The middle section of the act, the single interpolation into the story, made in order to gather up the threads of the action, opens with a rustic dance, of graceful character, but not altogether free from reminiscences of the “Italian” symphony; the King enters, and obliges the audience with a repetition of his song in the former forest scene; De Bracy is generously forgiven, and Cedric and his son are reconciled. The little quartet, “Forgive thy son,” is extremely pretty, but it shares with many other parts of the work the grave fault of being far too short. Of course, there are reasons for this conciseness of style, for it is sufficiently clear that the nine scenes could not be got through in one evening if every number were developed to its full extent; still, it is difficult to resist a feeling of incompleteness in many of the most attractive portions. When the King has taken himself off – again with a “tag” of his inevitable tune – the lovers sing a duet of undeniable charm but no great originality, and a close parallel to the end of the other forest woodland scene is afforded by Isaac’s rushing in to entreat Ivanhoe’s assistance on behalf of his daughter.
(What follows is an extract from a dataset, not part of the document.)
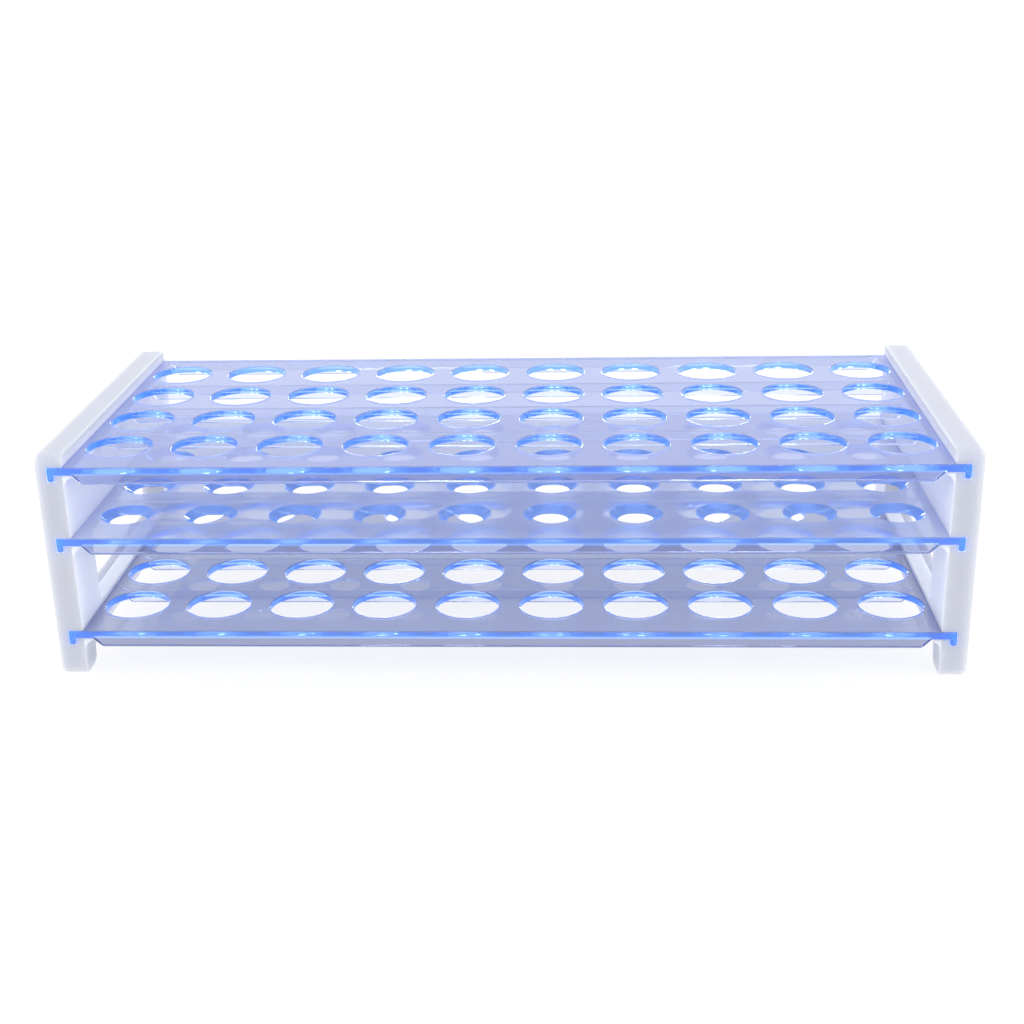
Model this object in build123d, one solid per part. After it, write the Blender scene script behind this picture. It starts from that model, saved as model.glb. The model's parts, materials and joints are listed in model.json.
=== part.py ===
from build123d import *

import os

# A take-apart test tube rack: two end panels carry three clear shelves, each in its own pair of
# L-shaped grooves. Millimetres. The origin is on the ground, at the centre of the grid of holes. X is the
# length, Y points to the back and Z is up.

# ---- driving sizes ----
PITCH = 23.3
COLUMNS = 10
ROWS = 4
LENGTH = 245.0
DEPTH = 106.0
HEIGHT = 63.2

# ---- shelves: height of each top surface above the ground, and their moulding ----
TOP_LEVEL = 59.7
MIDDLE_LEVEL = 39.8
BOTTOM_LEVEL = 12.8
PLATE = 2.0
TUBE_HOLE = 17.5
SEAT_MOUTH = 14.5
SEAT_THROAT = 10.0
RIM_ROUND = 0.4
SKIRT_HEIGHT = 4.6  # front and back skirts and ribs, from the plate's top surface down
SKIRT_THICKNESS = 2.0
RIB_THICKNESS = 1.4
SKIRT_TOP_LENGTH = 225.6
SKIRT_CORNER = 1.5
SKIRT_EDGE_ROUND = 0.4
HOOK_HEIGHT = 3.8  # from the plate's top surface down
HOOK_THICKNESS = 1.6
HOOK_ROUND = 0.5
PLATE_EDGE_ROUND = 0.5

# ---- end panels ----
PANEL_THICKNESS = 7.5
PANEL_TOP_ROUND = 3.5
PANEL_OUTER_ROUND = 1.5
PANEL_INNER_ROUND = 0.5
FOOT_HEIGHT = 6.2
FOOT_DEPTH = 8.8
FOOT_OUTER_ROUND = 1.6
FOOT_INNER_ROUND = 3.0
ARCH_ROUND = 3.0
LEG_DEPTH = 17.5
SILL_HEIGHT = 14.0
WINDOW_TOP = 33.6
WINDOW_ROUND = 3.0
RAIL_REACH = 2.0
RAIL_LIP = 0.6
RAIL_DROP = 3.2

# ---- fit of a shelf in its grooves ----
CLEARANCE = 0.15
GROOVE_WALL = 3.3  # left between the groove and the panel's outer face
GROOVE_STOP = 1.2  # closes the groove at the back
CUT_OVERRUN = 1.0  # how far a groove's cutter passes the surfaces it opens

# ---- worked out from the sizes above ----
INNER_FACE = LENGTH / 2 - PANEL_THICKNESS
GROOVE_END = LENGTH / 2 - GROOVE_WALL
SHELF_REACH = GROOVE_END - CLEARANCE
SHELF_FRONT = -DEPTH / 2
SHELF_BACK = DEPTH / 2 - GROOVE_STOP - CLEARANCE
SKIRT_DROP = SKIRT_HEIGHT - PLATE
LEVELS = {"top_shelf": TOP_LEVEL, "middle_shelf": MIDDLE_LEVEL, "bottom_shelf": BOTTOM_LEVEL}


def bar(outline, front, back):
    """A bar whose outline is a closed chain of edges in (x, z), from one y to another."""
    face = make_face(outline)
    return Plane.XZ.offset(-back) * extrude(face, amount=back - front)


def box_between(low, high):
    """A box from its lowest to its highest corner."""
    size = [b - a for a, b in zip(low, high)]
    return Pos(*low) * Box(*size, align=(Align.MIN, Align.MIN, Align.MIN))


def skirt(front, thickness):
    """A rib under the plate with sloping, rounded ends, its plate's top surface at z = 0."""
    half = SKIRT_TOP_LENGTH / 2
    foot = half - SKIRT_DROP
    corners = [(-half, -PLATE), (half, -PLATE), (foot, -SKIRT_HEIGHT), (-foot, -SKIRT_HEIGHT)]
    rib = bar(Polyline(*corners, close=True).edges(), front, front + thickness)
    rib = fillet(rib.edges().filter_by(Axis.Y).group_by(Axis.Z)[0], SKIRT_CORNER)
    return fillet(rib.edges().filter_by(Axis.X).group_by(Axis.Z)[0], SKIRT_EDGE_ROUND)


def tube_hole():
    """The cutter for a straight hole with both rims rounded."""
    radius = TUBE_HOLE / 2
    rim = radius + RIM_ROUND
    floor = RIM_ROUND - PLATE
    outline = [
        Line((0, 0), (rim, 0)),
        CenterArc((rim, -RIM_ROUND), RIM_ROUND, 90, 90),
        Line((radius, -RIM_ROUND), (radius, floor)),
        CenterArc((rim, floor), RIM_ROUND, 180, 90),
        Polyline((rim, -PLATE), (0, -PLATE), (0, 0)),
    ]
    return revolve(Plane.XZ * make_face(outline), Axis.Z)


def seat_hole():
    """The cutter for a conical seat that holds the round end of a tube."""
    mouth = SEAT_MOUTH / 2
    throat = SEAT_THROAT / 2
    profile = Polyline((0, 0, 0), (mouth, 0, 0), (throat, 0, -PLATE), (0, 0, -PLATE), close=True)
    return revolve(make_face(profile), Axis.Z)


def shelf(level, cutter):
    """One clear shelf: a drilled plate with skirts, ribs between the rows and a hook along each end."""
    plate = box_between((-SHELF_REACH, SHELF_FRONT, -PLATE), (SHELF_REACH, SHELF_BACK, 0))
    body = fillet(plate.edges().filter_by(Axis.X).group_by(Axis.Z)[-1], PLATE_EDGE_ROUND)
    for side in (-1, 1):
        ends = sorted((side * SHELF_REACH, side * (SHELF_REACH - HOOK_THICKNESS)))
        hook = box_between((ends[0], SHELF_FRONT, -HOOK_HEIGHT), (ends[1], SHELF_BACK, -PLATE))
        body += fillet(hook.edges().filter_by(Axis.Y).group_by(Axis.Z)[0], HOOK_ROUND)
    body += skirt(SHELF_FRONT, SKIRT_THICKNESS)
    body += skirt(SHELF_BACK - SKIRT_THICKNESS, SKIRT_THICKNESS)
    for gap in range(1, ROWS):
        middle = (gap - ROWS / 2) * PITCH
        body += skirt(middle - RIB_THICKNESS / 2, RIB_THICKNESS)
    body -= [place * cutter for place in GridLocations(PITCH, PITCH, COLUMNS, ROWS)]
    return Pos(0, 0, level) * body


def panel_side():
    """The panel's side view: two legs, a closed upper part, a window and an arch between the feet."""
    with BuildSketch(Plane.YZ) as side:
        with Locations((0, HEIGHT / 2)):
            Rectangle(DEPTH, HEIGHT)
        fillet(side.vertices().group_by(Axis.Y)[-1], PANEL_TOP_ROUND)
        with Locations((0, FOOT_HEIGHT / 2)):
            Rectangle(DEPTH - 2 * FOOT_DEPTH, FOOT_HEIGHT, mode=Mode.SUBTRACT)
        fillet(side.vertices().group_by(Axis.Y)[1], ARCH_ROUND)
        fillet(side.vertices().group_by(Axis.Y)[0].sort_by(Axis.X)[1:-1], FOOT_INNER_ROUND)
        ground = side.vertices().group_by(Axis.Y)[0].sort_by(Axis.X)
        fillet([ground[0], ground[-1]], FOOT_OUTER_ROUND)
        window_height = WINDOW_TOP - SILL_HEIGHT
        with Locations((0, SILL_HEIGHT + window_height / 2)):
            RectangleRounded(DEPTH - 2 * LEG_DEPTH, window_height, WINDOW_ROUND, mode=Mode.SUBTRACT)
    return side.sketch


def rail(level):
    """The lip under a groove, which curves back into the panel's inner face."""
    top = level - PLATE - CLEARANCE
    root = INNER_FACE + PANEL_INNER_ROUND
    lip = (INNER_FACE - RAIL_REACH, top - RAIL_LIP)
    foot = (INNER_FACE, top - RAIL_DROP)
    outline = Polyline(foot, (root, top - RAIL_DROP), (root, top), (INNER_FACE - RAIL_REACH, top), lip)
    curve = RadiusArc(lip, foot, RAIL_DROP)
    return bar(outline.edges() + curve.edges(), -DEPTH / 2, DEPTH / 2)


def groove(level):
    """The L-shaped groove for a shelf's edge and hook, open at the front and closed at the back."""
    top = level + CLEARANCE
    floor = level - PLATE - CLEARANCE
    pocket = level - HOOK_HEIGHT - CLEARANCE
    hook_side = SHELF_REACH - HOOK_THICKNESS - CLEARANCE
    mouth = INNER_FACE - RAIL_REACH - CUT_OVERRUN
    outline = Polyline((mouth, top), (GROOVE_END, top), (GROOVE_END, pocket), (hook_side, pocket),
                       (hook_side, floor), (mouth, floor), close=True)
    return bar(outline.edges(), SHELF_FRONT - CUT_OVERRUN, SHELF_BACK + CLEARANCE)


def right_panel():
    """The moulded end panel at +X."""
    body = Pos(INNER_FACE, 0, 0) * extrude(panel_side(), amount=PANEL_THICKNESS)
    outer = body.faces().sort_by(Axis.X)[-1]
    body = fillet(outer.outer_wire().edges(), PANEL_OUTER_ROUND)
    for side in (0, -1):
        window = body.faces().filter_by(Axis.X).sort_by(Axis.X)[side].inner_wires()[0]
        body = fillet(window.edges(), PANEL_INNER_ROUND)
    inner = body.faces().filter_by(Axis.X).sort_by(Axis.X)[0]
    body = fillet(inner.outer_wire().edges(), PANEL_INNER_ROUND)
    for level in LEVELS.values():
        body += rail(level)
    for level in LEVELS.values():
        body -= groove(level)
    return body


def main():
    os.makedirs("parts", exist_ok=True)
    right = right_panel()
    pieces = {
        "left_end_panel": mirror(right, about=Plane.YZ),
        "right_end_panel": right,
        "top_shelf": shelf(TOP_LEVEL, tube_hole()),
        "middle_shelf": shelf(MIDDLE_LEVEL, seat_hole()),
        "bottom_shelf": shelf(BOTTOM_LEVEL, tube_hole()),
    }
    for name, piece in pieces.items():
        export_step(piece, f"parts/{name}.step")


main()
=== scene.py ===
import json
import math

import bpy
from mathutils import Matrix, Vector


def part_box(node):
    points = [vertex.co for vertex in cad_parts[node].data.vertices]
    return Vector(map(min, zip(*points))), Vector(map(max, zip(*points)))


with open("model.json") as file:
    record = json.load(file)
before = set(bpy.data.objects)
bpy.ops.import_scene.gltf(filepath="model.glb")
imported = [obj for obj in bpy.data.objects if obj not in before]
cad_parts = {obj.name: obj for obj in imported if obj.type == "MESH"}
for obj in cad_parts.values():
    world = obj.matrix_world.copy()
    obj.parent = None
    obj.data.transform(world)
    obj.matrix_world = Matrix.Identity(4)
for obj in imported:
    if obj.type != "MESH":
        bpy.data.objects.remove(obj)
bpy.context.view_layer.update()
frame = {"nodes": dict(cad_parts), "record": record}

# Lengths are in metres, angles in radians and colours linear.

# ---- the camera ----
CAMERA_PLACE = (0.0238, -0.4261, 0.1913)
CAMERA_YAW = -0.0575
CAMERA_TILT = 0.3680
CAMERA_ROLL = -0.0234
CAMERA_LENS = 54.3  # millimetres, as is the sensor
CAMERA_SENSOR = 36
CAMERA_CLIP_START = 0.01
CAMERA_CLIP_END = 50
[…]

The condemnation of Rebecca occupies the final scene of the opera, which takes place in the preceptory of Templestowe. The members of the order chant the hymn “Fremuere principes” to an unisonous melody of considerable beauty, accompanied very effectively. The delay in the arrival of a champion for Rebecca, even apart from almost inevitable comparisons which it were well to keep out of sight, is not one of the strongest passages in the score; and, indeed, this whole scene falls considerably below the general level of the rest of the work. The whispered temptation of the Jewess by Sir Brian, and her reiterated prayer for help from above, give occasion for the repetition of passages from the baritone solo and the prayer of the second act, but beyond this there is little to notice until the end is reached, when the only large ensemble is introduced. It is broad in effect, but beside the fact that it is extremely short, the treatment of the two female solo parts in unison is not very happy, and the reason for repeating the final cadence of the quartet is not clear. The death of Sir Brian, who, it will be remembered, expires from natural causes during the encounter (his fall, accompanied by a single stroke on the big drum, provoked something like a titter on Saturday night), is followed by a short chorus, in which four bars of five-part harmony strike the hearer with a sense of relief after the almost constant unison in which the composer has chosen to write most of the choral numbers.

Two questions will inevitably be asked, and will receive, no doubt, different answers from different authorities; will Ivanhoe enhance the composer’s reputation and that of English art, and will the work take a place among the classics of dramatic music, and attain a real immortality? To the first an unqualified affirmative may surely be given, for even if it be held to lack the poetic charm and distinction of The Golden Legend, its best portions rise so far above anything else that Sir Arthur Sullivan has given to the world, and have such force and dignity, that it is not difficult to forget the drawbacks which may be found in the want of interest of much of the choral writing, and the brevity of the concerted solo parts. On the second question an opinion can only be formed with difficulty and offered with diffidence. The general structure of the work is a curious example of transition between two opposing systems, each of which in its own day has produced masterpieces of undoubted supremacy. The finest scenes, as, for instance, that in which the great duet occurs, suggest by their continuous and sustained treatment that the composer has adopted the modern methods, and that each scene, if not each act, is regarded as a complete entity; the interest given to his recitatives, and the unmistakable influence of Berlioz and, in lesser degree, Wagner, upon the orchestration and treatment of the themes encourage this view. On the other hand, in many of the scenes, we meet a series of numbers, which only require slightly more conventional development to rank with the set pieces of old-fashioned opera, and this impression is confirmed by the perpetual full closes, most of which are preceded by a pause on an effective note for the voice, and, of course, followed by a break in the continuity of the action. It is curious, too, that no two of the scenes are joined together by music; in one case there is no connexion, even of key, between two adjacent sections of the same act. If, as at present seems most probable, the modern theories of dramatic music should obtain universal acceptance, Ivanhoe will have a struggle for permanent existence, and will stand on the merits of its second act, the, portion which unites grace and strength with continuity of design; of course, if a strong reaction should set in against these theories, the work, as a whole, will be generally considered as a masterpiece of design, as well as a collection of individual beauties.

We shall return to the interpretation of the work when all the singers who are engaged have appeared in it; for the present it must suffice to place on record that at the first performance the cast was as follows:– Rebecca, Miss Macintyre; Rowena, Miss Esther Palliser; Ulrica, Miss Marie Groebel; Ivanhoe, Mr. Ben Davies; De Bracy, Mr. C. Kenningham; Brian, Mr. Eugene Oudin; Cedric, Mr. Ffrangcon Davies; Cœur de Lion, Mr. Norman Salmond and Friar Tuck, Mr. Avon Saxon. Subordinate parts were in the hands of Messrs. R. Green, Adams Owen, C. Copeland, W. H. Stephens, and F. Bovill. The composer conducted in person, the National Anthem preceded the performance, and the work was received with the greatest enthusiasm by an audience which filled the theatre to its utmost capacity. The composer and librettist, as well as Mr. D’Oyly Carte, and the excellent stage-manager, Mr. H. Moss, were repeatedly called before the curtain.